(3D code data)
Begin
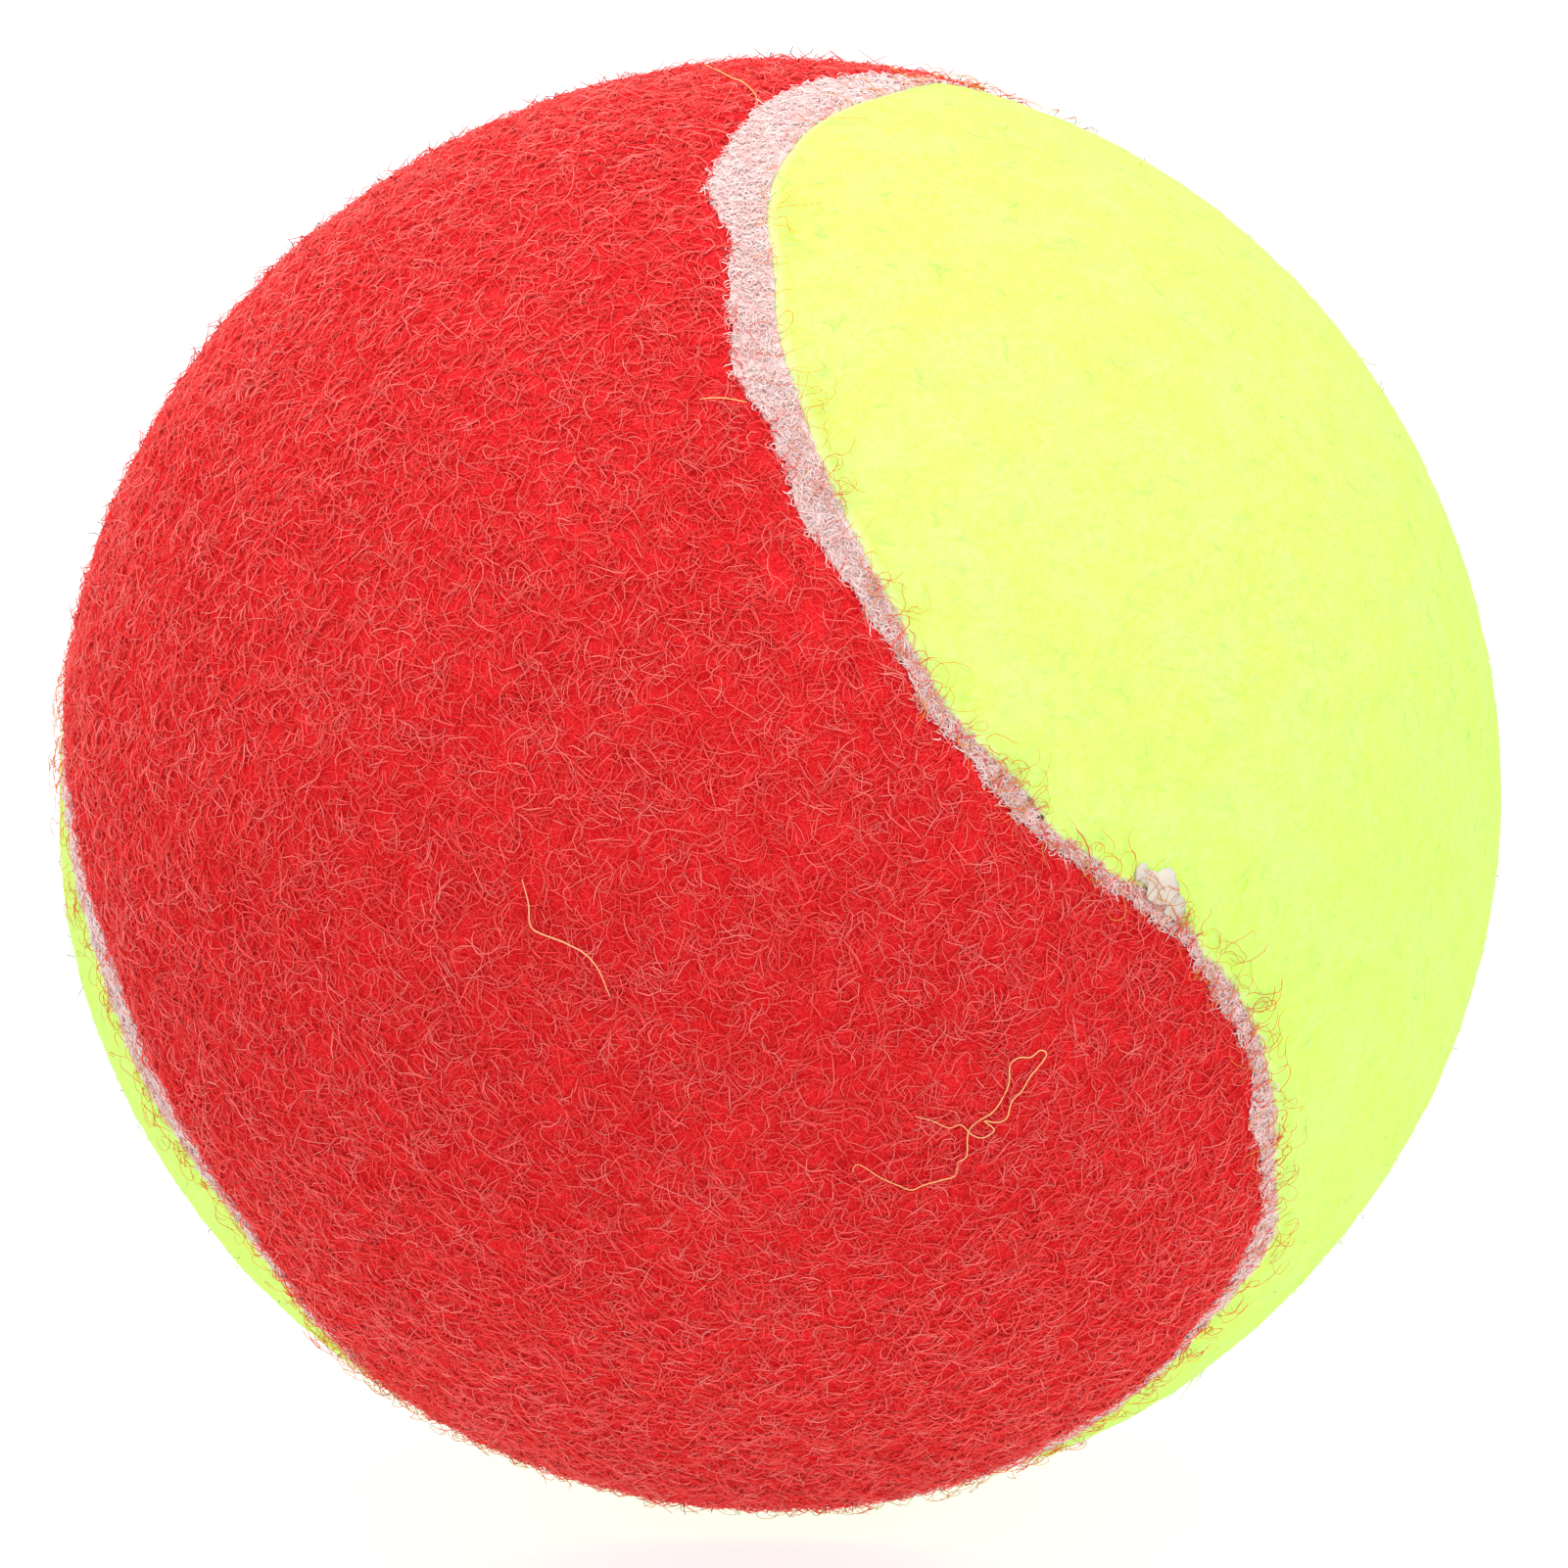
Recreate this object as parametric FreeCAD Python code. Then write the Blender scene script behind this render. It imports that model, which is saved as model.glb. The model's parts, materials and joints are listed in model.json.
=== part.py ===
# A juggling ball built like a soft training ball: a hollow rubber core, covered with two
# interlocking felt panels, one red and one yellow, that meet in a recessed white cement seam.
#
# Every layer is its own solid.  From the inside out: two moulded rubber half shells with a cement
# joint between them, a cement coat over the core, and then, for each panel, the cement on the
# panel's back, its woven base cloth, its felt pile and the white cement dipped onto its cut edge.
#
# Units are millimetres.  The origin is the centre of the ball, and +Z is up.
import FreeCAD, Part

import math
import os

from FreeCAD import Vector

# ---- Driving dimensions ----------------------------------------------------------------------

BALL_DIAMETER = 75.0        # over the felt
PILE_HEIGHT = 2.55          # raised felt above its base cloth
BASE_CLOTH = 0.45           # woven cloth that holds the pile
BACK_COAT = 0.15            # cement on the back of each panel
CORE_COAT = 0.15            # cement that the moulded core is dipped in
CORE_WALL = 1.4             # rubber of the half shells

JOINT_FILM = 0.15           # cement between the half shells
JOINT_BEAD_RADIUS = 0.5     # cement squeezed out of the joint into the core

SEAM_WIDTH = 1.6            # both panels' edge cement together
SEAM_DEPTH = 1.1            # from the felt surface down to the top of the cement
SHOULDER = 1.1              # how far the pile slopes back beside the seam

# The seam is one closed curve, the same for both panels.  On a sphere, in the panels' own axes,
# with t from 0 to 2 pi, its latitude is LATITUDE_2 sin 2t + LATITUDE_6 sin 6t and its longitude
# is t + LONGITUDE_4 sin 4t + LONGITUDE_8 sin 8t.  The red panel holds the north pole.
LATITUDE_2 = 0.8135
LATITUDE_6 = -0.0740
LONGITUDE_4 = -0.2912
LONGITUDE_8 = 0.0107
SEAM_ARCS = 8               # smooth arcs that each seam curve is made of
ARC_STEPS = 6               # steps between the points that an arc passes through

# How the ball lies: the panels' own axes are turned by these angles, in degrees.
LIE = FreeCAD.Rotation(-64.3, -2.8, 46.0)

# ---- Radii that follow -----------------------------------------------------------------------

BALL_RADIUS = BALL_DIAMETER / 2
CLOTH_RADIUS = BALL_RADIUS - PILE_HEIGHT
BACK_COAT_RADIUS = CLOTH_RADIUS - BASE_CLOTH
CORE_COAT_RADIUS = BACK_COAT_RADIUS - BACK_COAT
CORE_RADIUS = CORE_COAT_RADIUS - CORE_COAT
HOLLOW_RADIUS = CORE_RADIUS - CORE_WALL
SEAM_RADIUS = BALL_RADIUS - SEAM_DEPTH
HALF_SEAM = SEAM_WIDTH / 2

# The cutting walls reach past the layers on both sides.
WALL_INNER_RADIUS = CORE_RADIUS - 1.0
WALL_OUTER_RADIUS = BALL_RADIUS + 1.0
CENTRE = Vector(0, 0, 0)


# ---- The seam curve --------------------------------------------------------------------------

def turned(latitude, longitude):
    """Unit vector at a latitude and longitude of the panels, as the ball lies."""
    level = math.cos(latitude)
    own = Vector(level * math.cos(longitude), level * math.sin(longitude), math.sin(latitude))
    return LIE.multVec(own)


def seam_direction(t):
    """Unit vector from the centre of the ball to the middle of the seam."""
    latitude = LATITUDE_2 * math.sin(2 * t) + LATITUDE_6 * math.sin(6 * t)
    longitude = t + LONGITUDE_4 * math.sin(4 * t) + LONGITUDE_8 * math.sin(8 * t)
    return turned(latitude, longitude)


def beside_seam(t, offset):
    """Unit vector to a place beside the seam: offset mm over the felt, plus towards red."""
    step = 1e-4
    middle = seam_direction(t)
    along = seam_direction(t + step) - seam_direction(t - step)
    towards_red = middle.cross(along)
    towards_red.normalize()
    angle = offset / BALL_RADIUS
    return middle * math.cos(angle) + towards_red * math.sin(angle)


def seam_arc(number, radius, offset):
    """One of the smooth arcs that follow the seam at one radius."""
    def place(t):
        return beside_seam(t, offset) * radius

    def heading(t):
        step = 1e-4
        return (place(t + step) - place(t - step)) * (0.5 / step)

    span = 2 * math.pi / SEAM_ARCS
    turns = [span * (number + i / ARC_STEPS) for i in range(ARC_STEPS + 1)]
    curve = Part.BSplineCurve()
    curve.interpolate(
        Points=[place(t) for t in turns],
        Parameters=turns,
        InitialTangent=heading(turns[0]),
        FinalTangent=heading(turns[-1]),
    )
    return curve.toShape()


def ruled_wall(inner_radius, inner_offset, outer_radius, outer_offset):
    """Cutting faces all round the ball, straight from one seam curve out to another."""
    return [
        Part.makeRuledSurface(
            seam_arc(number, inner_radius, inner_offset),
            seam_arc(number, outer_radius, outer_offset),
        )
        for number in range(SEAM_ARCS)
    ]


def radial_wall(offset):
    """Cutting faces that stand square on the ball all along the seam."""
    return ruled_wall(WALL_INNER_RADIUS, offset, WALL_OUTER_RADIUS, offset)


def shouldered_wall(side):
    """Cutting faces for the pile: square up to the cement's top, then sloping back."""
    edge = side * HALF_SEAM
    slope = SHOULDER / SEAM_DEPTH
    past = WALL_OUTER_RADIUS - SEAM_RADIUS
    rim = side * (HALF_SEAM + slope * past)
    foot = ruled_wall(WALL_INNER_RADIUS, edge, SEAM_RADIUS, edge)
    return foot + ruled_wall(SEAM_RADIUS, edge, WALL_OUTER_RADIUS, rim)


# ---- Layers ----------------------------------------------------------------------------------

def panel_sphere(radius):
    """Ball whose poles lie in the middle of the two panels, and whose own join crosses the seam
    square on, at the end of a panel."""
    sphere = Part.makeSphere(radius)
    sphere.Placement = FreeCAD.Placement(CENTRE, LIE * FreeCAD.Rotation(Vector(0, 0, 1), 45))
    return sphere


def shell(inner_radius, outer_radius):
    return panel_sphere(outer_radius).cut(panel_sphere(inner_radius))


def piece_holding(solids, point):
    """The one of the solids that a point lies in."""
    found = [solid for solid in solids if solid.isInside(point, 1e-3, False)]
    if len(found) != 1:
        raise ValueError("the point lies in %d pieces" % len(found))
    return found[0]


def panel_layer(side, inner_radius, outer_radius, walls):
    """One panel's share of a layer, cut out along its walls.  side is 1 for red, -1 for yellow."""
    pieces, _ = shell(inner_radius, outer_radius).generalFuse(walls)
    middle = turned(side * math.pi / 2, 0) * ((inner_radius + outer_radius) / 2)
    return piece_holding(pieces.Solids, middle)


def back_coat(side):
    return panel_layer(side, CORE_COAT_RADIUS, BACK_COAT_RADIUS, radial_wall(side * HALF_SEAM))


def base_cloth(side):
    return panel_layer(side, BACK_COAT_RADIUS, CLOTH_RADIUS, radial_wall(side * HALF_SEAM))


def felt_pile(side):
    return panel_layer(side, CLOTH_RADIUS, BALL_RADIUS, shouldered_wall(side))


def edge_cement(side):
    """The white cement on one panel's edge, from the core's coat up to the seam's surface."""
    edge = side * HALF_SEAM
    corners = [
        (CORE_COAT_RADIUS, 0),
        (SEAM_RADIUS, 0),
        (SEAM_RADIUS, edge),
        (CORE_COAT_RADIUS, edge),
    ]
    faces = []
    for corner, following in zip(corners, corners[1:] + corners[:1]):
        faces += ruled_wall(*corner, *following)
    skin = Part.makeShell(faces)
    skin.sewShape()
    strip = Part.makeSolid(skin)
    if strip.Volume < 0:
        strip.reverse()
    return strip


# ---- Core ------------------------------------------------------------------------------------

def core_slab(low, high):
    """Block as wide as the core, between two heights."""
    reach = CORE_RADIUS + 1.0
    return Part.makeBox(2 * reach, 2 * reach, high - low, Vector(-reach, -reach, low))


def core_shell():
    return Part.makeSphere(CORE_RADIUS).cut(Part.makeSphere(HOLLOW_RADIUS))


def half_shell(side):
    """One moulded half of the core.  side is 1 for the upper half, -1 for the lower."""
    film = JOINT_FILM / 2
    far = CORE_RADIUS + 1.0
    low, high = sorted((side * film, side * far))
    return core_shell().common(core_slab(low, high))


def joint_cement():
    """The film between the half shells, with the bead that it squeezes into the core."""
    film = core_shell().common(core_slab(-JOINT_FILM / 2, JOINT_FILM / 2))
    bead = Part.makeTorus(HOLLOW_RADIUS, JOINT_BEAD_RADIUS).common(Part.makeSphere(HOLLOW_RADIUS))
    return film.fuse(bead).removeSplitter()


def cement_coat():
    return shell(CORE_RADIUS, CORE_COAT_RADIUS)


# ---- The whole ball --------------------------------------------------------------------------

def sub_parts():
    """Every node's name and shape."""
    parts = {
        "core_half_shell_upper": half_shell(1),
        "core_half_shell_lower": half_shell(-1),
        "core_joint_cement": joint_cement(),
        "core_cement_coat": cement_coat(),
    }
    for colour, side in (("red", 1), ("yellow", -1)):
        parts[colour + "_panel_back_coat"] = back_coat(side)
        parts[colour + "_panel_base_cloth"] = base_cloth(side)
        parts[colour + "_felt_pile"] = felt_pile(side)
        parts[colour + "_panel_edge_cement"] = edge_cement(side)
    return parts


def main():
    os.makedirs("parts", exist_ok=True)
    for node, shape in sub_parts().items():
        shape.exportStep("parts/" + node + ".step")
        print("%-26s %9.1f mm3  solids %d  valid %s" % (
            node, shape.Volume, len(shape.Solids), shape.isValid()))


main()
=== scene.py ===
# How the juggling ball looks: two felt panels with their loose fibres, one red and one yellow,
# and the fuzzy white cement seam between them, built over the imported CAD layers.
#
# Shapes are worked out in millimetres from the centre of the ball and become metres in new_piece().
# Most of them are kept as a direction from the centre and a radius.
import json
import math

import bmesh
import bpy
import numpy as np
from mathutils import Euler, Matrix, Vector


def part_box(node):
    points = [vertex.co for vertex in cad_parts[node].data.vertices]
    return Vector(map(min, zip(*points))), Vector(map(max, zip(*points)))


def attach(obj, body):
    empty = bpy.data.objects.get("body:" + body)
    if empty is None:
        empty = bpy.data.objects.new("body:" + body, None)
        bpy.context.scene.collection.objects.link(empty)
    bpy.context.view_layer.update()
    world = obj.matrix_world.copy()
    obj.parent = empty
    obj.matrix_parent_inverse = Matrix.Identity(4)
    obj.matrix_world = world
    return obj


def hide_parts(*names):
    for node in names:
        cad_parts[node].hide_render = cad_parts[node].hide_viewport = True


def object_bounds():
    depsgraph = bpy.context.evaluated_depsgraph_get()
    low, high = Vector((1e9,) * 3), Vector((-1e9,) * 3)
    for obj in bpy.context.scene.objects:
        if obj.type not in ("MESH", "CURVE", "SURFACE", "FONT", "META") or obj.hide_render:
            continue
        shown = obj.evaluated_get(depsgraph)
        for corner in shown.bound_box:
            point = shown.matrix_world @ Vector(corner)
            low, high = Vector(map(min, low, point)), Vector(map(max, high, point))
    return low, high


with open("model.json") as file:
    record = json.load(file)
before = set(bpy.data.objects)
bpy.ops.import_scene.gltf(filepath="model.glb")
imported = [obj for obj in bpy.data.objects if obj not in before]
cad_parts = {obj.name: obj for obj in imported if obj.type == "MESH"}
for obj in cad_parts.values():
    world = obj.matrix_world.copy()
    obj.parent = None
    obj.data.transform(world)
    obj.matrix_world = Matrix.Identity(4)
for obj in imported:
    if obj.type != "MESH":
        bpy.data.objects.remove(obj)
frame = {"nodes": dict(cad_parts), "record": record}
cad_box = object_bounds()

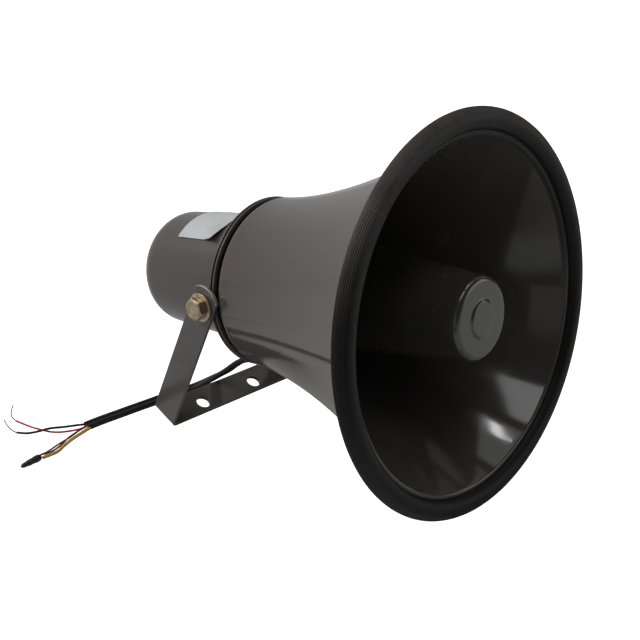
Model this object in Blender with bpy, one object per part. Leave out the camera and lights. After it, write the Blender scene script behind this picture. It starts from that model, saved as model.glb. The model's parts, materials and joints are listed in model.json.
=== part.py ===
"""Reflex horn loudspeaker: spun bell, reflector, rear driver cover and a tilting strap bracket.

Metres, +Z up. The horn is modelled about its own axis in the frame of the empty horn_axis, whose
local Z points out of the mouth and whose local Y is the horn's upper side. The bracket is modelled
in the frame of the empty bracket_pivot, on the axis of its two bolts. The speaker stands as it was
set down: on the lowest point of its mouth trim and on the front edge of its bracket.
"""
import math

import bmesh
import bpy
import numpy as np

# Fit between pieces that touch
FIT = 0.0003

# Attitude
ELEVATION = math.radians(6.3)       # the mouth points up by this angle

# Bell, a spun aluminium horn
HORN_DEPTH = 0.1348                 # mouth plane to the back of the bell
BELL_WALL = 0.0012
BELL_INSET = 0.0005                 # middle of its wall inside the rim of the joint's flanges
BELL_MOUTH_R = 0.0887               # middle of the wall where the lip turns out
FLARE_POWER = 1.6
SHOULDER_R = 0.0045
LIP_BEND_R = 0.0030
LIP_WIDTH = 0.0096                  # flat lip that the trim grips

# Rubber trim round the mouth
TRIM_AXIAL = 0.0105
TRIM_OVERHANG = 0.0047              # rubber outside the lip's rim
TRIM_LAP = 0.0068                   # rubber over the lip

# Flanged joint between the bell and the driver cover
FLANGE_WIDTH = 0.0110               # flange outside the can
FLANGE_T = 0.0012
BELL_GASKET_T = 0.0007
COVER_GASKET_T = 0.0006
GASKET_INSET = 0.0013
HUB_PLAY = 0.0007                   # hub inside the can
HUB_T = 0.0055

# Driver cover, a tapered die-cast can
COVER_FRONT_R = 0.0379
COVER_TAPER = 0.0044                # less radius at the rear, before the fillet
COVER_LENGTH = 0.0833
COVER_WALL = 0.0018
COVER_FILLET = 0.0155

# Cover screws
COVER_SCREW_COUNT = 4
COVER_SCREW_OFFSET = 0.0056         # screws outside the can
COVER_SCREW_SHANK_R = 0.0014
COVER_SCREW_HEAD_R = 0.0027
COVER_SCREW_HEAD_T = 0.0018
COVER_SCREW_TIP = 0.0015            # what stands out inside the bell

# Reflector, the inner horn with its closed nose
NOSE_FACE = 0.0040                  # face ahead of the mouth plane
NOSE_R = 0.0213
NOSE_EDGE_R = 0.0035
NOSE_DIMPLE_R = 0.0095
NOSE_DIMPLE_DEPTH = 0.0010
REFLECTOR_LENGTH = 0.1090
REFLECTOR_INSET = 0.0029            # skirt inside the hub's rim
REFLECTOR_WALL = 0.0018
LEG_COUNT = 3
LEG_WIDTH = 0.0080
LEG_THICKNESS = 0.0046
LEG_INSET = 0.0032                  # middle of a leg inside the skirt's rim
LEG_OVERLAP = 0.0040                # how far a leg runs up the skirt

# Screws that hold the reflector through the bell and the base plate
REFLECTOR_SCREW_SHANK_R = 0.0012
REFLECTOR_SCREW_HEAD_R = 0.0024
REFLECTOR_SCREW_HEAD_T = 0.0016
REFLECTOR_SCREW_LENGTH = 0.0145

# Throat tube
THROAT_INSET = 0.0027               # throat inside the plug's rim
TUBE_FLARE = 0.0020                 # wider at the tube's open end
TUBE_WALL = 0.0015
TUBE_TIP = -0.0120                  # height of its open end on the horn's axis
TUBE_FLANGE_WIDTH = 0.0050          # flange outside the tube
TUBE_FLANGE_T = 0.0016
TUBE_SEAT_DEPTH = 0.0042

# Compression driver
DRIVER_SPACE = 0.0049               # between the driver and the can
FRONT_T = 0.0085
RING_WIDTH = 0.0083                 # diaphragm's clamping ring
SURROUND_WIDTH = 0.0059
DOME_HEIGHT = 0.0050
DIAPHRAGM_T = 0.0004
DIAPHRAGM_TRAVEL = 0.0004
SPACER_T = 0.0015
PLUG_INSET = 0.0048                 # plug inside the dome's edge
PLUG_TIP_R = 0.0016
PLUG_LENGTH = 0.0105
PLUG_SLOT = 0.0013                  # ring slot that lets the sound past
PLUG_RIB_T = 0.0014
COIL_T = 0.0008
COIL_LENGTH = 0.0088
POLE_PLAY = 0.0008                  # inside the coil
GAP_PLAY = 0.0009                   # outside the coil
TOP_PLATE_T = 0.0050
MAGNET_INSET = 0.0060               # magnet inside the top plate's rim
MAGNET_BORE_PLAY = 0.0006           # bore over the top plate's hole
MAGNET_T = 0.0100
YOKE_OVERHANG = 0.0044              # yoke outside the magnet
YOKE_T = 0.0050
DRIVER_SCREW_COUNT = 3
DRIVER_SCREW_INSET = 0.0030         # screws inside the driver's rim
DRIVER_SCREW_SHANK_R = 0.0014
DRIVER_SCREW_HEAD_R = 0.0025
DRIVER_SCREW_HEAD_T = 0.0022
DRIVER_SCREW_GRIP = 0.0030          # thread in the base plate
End
## Set problem
Every line from the one containing "for node, shape" through the one containing "obj.parent = empty" is to be given again exactly, both ends included, and no line outside that range.

## Answer
    for node, shape in sub_parts().items():
        shape.exportStep("parts/" + node + ".step")
        print("%-26s %9.1f mm3  solids %d  valid %s" % (
            node, shape.Volume, len(shape.Solids), shape.isValid()))


main()
=== scene.py ===
# How the juggling ball looks: two felt panels with their loose fibres, one red and one yellow,
# and the fuzzy white cement seam between them, built over the imported CAD layers.
#
# Shapes are worked out in millimetres from the centre of the ball and become metres in new_piece().
# Most of them are kept as a direction from the centre and a radius.
import json
import math

import bmesh
import bpy
import numpy as np
from mathutils import Euler, Matrix, Vector


def part_box(node):
    points = [vertex.co for vertex in cad_parts[node].data.vertices]
    return Vector(map(min, zip(*points))), Vector(map(max, zip(*points)))


def attach(obj, body):
    empty = bpy.data.objects.get("body:" + body)
    if empty is None:
        empty = bpy.data.objects.new("body:" + body, None)
        bpy.context.scene.collection.objects.link(empty)
    bpy.context.view_layer.update()
    world = obj.matrix_world.copy()
    obj.parent = empty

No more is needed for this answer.